Influence of preparation method on performance of Cu(Zn)(Zr)-alumina catalysts for the hydrogen production via steam reforming of methanol

Abstract

The selective production of hydrogen via steam reforming of methanol (SRM) was performed using prepared catalysts at atmospheric pressure over a temperature range 200–260∘C. Reverse water gas shift reaction and methanol decomposition reactions also take place simultaneously with the steam reforming reaction producing carbon monoxide which is highly poisonous to the platinum anode of PEM fuel cell, therefore the detailed study of effect of catalyst preparation method and of different promoters on SRM has been carried out for the minimization of carbon monoxide formation and maximization of hydrogen production. Wet impregnation and co-precipitation methods have been comparatively examined for the preparation of precursors to Cu(Zn)(Al2O3) and Cu(Zn)(Zr)(Al2O3).

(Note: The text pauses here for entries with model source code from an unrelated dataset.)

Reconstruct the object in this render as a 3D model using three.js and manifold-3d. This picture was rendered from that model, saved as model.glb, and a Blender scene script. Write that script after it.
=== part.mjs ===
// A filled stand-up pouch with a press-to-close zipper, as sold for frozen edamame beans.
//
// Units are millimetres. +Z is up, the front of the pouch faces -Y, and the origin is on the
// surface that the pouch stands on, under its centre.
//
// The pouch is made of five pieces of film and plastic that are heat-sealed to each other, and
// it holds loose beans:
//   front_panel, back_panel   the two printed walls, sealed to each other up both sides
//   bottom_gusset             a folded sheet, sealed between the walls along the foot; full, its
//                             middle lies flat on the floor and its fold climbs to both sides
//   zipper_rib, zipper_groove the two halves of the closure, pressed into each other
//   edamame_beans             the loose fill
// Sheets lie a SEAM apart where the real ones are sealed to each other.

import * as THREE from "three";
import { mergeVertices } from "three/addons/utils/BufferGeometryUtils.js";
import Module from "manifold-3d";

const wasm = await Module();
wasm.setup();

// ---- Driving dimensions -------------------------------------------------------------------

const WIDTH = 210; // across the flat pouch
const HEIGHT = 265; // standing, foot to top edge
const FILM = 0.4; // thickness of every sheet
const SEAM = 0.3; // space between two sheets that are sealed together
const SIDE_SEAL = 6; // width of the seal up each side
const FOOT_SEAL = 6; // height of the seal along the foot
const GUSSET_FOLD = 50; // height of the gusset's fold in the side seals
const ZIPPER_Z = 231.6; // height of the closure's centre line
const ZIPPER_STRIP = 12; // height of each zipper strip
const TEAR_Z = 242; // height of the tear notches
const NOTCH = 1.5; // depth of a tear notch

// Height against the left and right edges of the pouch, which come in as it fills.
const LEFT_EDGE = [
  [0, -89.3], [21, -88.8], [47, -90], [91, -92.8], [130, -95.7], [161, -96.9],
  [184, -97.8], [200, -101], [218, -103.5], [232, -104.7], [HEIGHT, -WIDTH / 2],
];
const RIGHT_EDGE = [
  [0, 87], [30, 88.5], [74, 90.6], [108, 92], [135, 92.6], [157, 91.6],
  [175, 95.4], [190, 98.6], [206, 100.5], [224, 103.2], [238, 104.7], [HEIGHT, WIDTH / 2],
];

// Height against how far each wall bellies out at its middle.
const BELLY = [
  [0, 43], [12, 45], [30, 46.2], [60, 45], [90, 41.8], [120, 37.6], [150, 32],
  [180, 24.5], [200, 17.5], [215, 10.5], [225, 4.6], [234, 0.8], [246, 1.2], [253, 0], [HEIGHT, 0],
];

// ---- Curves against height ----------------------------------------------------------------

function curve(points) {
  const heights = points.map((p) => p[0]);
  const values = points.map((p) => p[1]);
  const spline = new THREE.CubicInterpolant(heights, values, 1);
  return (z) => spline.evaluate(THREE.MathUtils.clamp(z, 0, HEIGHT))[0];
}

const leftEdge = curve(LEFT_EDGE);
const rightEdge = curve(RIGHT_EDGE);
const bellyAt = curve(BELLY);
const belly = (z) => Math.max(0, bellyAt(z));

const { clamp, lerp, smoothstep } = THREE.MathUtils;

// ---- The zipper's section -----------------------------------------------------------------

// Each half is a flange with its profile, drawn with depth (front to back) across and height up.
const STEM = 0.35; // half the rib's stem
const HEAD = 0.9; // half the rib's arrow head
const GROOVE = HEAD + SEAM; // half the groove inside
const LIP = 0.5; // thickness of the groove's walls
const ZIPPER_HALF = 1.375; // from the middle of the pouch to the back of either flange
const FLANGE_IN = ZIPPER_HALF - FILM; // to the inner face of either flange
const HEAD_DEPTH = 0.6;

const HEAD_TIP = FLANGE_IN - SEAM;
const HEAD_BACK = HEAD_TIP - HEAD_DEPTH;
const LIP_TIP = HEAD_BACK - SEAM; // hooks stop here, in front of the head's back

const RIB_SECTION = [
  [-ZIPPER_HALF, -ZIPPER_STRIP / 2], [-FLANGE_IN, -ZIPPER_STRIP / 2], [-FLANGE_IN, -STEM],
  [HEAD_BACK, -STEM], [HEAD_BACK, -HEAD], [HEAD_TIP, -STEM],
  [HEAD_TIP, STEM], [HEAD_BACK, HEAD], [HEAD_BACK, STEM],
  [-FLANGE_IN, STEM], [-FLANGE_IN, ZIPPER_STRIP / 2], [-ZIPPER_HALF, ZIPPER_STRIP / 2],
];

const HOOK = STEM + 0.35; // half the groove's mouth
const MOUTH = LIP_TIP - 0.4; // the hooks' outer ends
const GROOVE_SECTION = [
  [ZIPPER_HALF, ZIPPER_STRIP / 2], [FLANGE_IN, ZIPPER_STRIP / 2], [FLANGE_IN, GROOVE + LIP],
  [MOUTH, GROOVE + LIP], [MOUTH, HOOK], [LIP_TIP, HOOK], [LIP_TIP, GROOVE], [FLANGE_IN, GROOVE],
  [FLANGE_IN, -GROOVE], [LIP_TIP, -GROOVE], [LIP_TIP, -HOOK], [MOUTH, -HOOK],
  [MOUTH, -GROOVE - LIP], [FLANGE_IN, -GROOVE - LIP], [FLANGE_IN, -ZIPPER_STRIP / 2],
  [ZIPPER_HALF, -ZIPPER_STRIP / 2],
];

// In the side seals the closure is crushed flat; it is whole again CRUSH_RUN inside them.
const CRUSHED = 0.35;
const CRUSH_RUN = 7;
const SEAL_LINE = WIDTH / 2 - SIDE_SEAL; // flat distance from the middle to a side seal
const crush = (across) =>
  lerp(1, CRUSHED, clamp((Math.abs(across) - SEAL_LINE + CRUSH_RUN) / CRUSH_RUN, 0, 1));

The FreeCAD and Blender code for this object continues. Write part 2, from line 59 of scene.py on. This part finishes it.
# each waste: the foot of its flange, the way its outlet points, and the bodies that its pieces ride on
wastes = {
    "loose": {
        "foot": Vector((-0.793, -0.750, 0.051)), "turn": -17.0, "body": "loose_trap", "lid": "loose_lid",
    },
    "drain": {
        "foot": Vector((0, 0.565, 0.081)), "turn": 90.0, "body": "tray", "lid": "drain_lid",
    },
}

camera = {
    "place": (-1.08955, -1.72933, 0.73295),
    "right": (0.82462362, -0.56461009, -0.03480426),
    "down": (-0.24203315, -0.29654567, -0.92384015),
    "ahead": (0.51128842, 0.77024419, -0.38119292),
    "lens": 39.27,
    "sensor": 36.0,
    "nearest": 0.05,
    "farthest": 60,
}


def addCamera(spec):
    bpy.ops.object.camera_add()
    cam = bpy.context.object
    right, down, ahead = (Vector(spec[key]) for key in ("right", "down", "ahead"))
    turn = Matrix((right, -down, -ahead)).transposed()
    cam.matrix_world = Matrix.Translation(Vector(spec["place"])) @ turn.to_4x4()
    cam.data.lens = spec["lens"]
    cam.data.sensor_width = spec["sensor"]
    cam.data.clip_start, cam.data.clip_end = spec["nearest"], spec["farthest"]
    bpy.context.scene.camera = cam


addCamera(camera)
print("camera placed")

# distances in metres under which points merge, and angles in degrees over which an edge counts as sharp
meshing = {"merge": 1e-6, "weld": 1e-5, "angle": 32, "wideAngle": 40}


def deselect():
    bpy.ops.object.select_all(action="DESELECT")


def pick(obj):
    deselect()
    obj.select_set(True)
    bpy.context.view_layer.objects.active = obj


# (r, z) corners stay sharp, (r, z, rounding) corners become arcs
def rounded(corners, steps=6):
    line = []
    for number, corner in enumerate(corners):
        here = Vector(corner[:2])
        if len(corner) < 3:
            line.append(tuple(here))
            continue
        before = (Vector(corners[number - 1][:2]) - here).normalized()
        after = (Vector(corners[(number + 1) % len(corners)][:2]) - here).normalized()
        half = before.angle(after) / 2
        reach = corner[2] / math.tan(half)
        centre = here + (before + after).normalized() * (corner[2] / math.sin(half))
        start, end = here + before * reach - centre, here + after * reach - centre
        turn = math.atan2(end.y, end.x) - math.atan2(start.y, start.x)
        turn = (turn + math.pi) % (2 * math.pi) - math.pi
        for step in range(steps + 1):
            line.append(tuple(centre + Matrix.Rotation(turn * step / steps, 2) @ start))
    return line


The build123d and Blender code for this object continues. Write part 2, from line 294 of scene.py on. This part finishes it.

The catalyst preparation method affected the methanol conversion, hydrogen yield and carbon monoxide formation significantly. Incorporation of zirconia in Cu(Zn)(Al2O3) catalyst enhanced the catalytic activity, hydrogen selectivity and also lower the CO formation. Catalyst Cu(Zn)(Zr)(Al2O3) with composition Cu/Zn/Zr/Al:12/4/4/80 prepared by co-precipitation method was the most active catalyst giving methanol conversion up to 97% and CO concentration up to 400 ppm. Catalysts were characterized by atomic absorption spectroscopy (AAS), Brunauer-Emett-Teller (BET) surface area, pore volume, pore size and X-ray powder diffraction (XRPD). The XRPD patterns revealed that the addition of zirconia improves the dispersion of copper which resulted in the better catalytic performance of Cu(Zn)(Zr)(Al2O3). The time-on-stream (TOS) catalysts stability test was also conducted for which the Cu(Zn)(Zr)(Al2O3) catalyst gave the consistent performance for a long time compared to other catalysts.